# [STORED DATA]
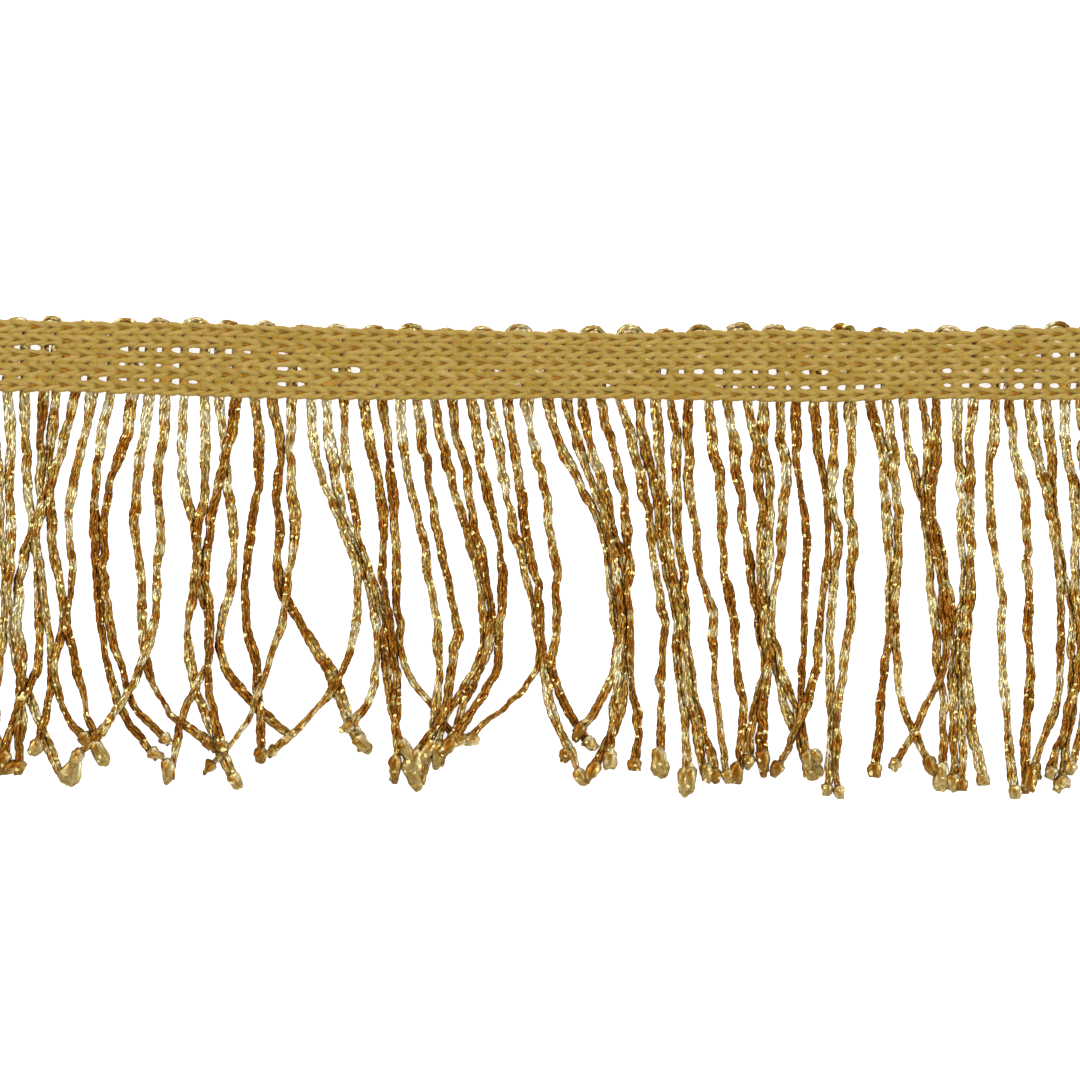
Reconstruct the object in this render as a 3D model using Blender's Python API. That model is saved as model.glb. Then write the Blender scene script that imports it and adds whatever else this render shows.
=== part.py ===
"""Chainette fringe trim, lying flat with its face up.

A band of five chain-stitch rows runs along X. Its lowest row carries the metallic
chainette strands, one from each stitch, so that row and its strands are one solid,
and the four rows above it are the other. Metres, +Z up: the trim lies on z = 0,
its looped free edge faces +Y and the strands run towards -Y.

The tables are charted in small even steps: along the trim to the right, and across it from
the lowest row's lower edge, up through the heading or down along the strands.
"""

import math
from collections import namedtuple

import bmesh
import bpy
import numpy as np
from mathutils import Vector

MM = 0.001

# Driving dimensions, in metres where they have the MM factor and in chart steps elsewhere
CHART_STEP = 0.135 * MM
LEFT_END, RIGHT_END = -57, 1143
OUTLINE_TOP, OUTLINE_BOTTOM = 85.7, -396
ROWS = 5
ROW_GAP = 0.3 * MM
CREST_HEIGHT = 1.85 * MM
VALLEY_HEIGHT = 1.3 * MM
FREE_EDGE_HEIGHT = 0.8 * MM
LOOP_REACH = 13
LOOP_SHOULDER = 0.4
STRAND_WIDTH = 1.0 * MM
STRAND_HEIGHT = 0.8 * MM
LEVEL_DROP = 6 * MM
LEVELS = 7
SEGMENT_LENGTH = 3.7 * MM
BEAD_LENGTH = 2.4 * MM
BEAD_NECK, BEAD_END = 0.45, 0.65
STACK_GAP = 0.1 * MM
SIDE_GAP = 0.04 * MM
STEEPEST_RISE = 0.55
ROUTE_SAMPLES = 240
SEGMENT_SAMPLES = 12
SMOOTH_ANGLE = math.radians(50)

# Finishes
GOLD_YARN = (0.42, 0.26, 0.055, 1.0)
GOLD_FOIL = (0.50, 0.31, 0.10, 1.0)

# One chain-stitch row in section: share of the way up from its lower edge, and height
Shoulder = namedtuple("Shoulder", "share height")
ROW_SECTION = (
    Shoulder(0.0, VALLEY_HEIGHT),
    Shoulder(0.3, 0.97 * CREST_HEIGHT),
    Shoulder(0.7, CREST_HEIGHT),
)
STRIP_SECTION = (
    Shoulder(0.0, STRAND_HEIGHT),
    Shoulder(0.25, 0.85 * CREST_HEIGHT),
    Shoulder(0.55, CREST_HEIGHT),
    Shoulder(1.0, VALLEY_HEIGHT),
)

# The heading's lower and upper edge, which wave gently along the trim
Edge = namedtuple("Edge", "along lower upper")
EDGES = (
    Edge(-57, 9, 81),
    Edge(0, 9, 81),
    Edge(60, 9, 79),
    Edge(180, 5, 78),
    Edge(360, 1, 72),
    Edge(540, 2, 69),
    Edge(620, 2, 67),
    Edge(720, 0, 70),
    Edge(840, -1, 70),
    Edge(910, 2, 68),
    Edge(1000, 1, 71),
    Edge(1143, 1, 74),
)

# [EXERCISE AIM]
Copy out the whole listing, exactly as written.

# [COMPLETE ANSWER]
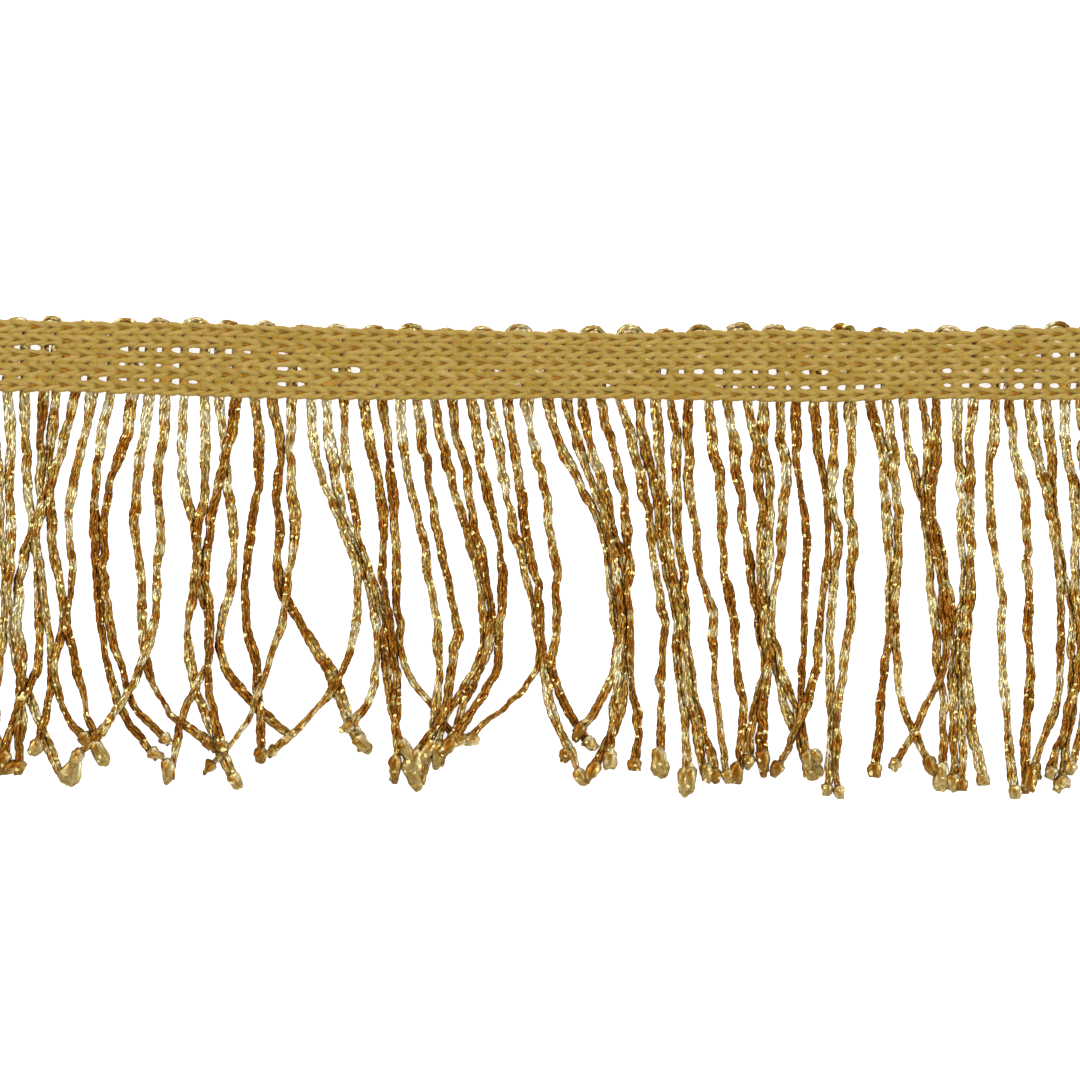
Reconstruct the object in this render as a 3D model using Blender's Python API. That model is saved as model.glb. Then write the Blender scene script that imports it and adds whatever else this render shows.
=== part.py ===
"""Chainette fringe trim, lying flat with its face up.

A band of five chain-stitch rows runs along X. Its lowest row carries the metallic
chainette strands, one from each stitch, so that row and its strands are one solid,
and the four rows above it are the other. Metres, +Z up: the trim lies on z = 0,
its looped free edge faces +Y and the strands run towards -Y.

The tables are charted in small even steps: along the trim to the right, and across it from
the lowest row's lower edge, up through the heading or down along the strands.
"""

import math
from collections import namedtuple

import bmesh
import bpy
import numpy as np
from mathutils import Vector

MM = 0.001

# Driving dimensions, in metres where they have the MM factor and in chart steps elsewhere
CHART_STEP = 0.135 * MM
LEFT_END, RIGHT_END = -57, 1143
OUTLINE_TOP, OUTLINE_BOTTOM = 85.7, -396
ROWS = 5
ROW_GAP = 0.3 * MM
CREST_HEIGHT = 1.85 * MM
VALLEY_HEIGHT = 1.3 * MM
FREE_EDGE_HEIGHT = 0.8 * MM
LOOP_REACH = 13
LOOP_SHOULDER = 0.4
STRAND_WIDTH = 1.0 * MM
STRAND_HEIGHT = 0.8 * MM
LEVEL_DROP = 6 * MM
LEVELS = 7
SEGMENT_LENGTH = 3.7 * MM
BEAD_LENGTH = 2.4 * MM
BEAD_NECK, BEAD_END = 0.45, 0.65
STACK_GAP = 0.1 * MM
SIDE_GAP = 0.04 * MM
STEEPEST_RISE = 0.55
ROUTE_SAMPLES = 240
SEGMENT_SAMPLES = 12
SMOOTH_ANGLE = math.radians(50)

# Finishes
GOLD_YARN = (0.42, 0.26, 0.055, 1.0)
GOLD_FOIL = (0.50, 0.31, 0.10, 1.0)

# One chain-stitch row in section: share of the way up from its lower edge, and height
Shoulder = namedtuple("Shoulder", "share height")
ROW_SECTION = (
    Shoulder(0.0, VALLEY_HEIGHT),
    Shoulder(0.3, 0.97 * CREST_HEIGHT),
    Shoulder(0.7, CREST_HEIGHT),
)
STRIP_SECTION = (
    Shoulder(0.0, STRAND_HEIGHT),
    Shoulder(0.25, 0.85 * CREST_HEIGHT),
    Shoulder(0.55, CREST_HEIGHT),
    Shoulder(1.0, VALLEY_HEIGHT),
)

# The heading's lower and upper edge, which wave gently along the trim
Edge = namedtuple("Edge", "along lower upper")
EDGES = (
    Edge(-57, 9, 81),
    Edge(0, 9, 81),
    Edge(60, 9, 79),
    Edge(180, 5, 78),
    Edge(360, 1, 72),
    Edge(540, 2, 69),
    Edge(620, 2, 67),
    Edge(720, 0, 70),
    Edge(840, -1, 70),
    Edge(910, 2, 68),
    Edge(1000, 1, 71),
    Edge(1143, 1, 74),
)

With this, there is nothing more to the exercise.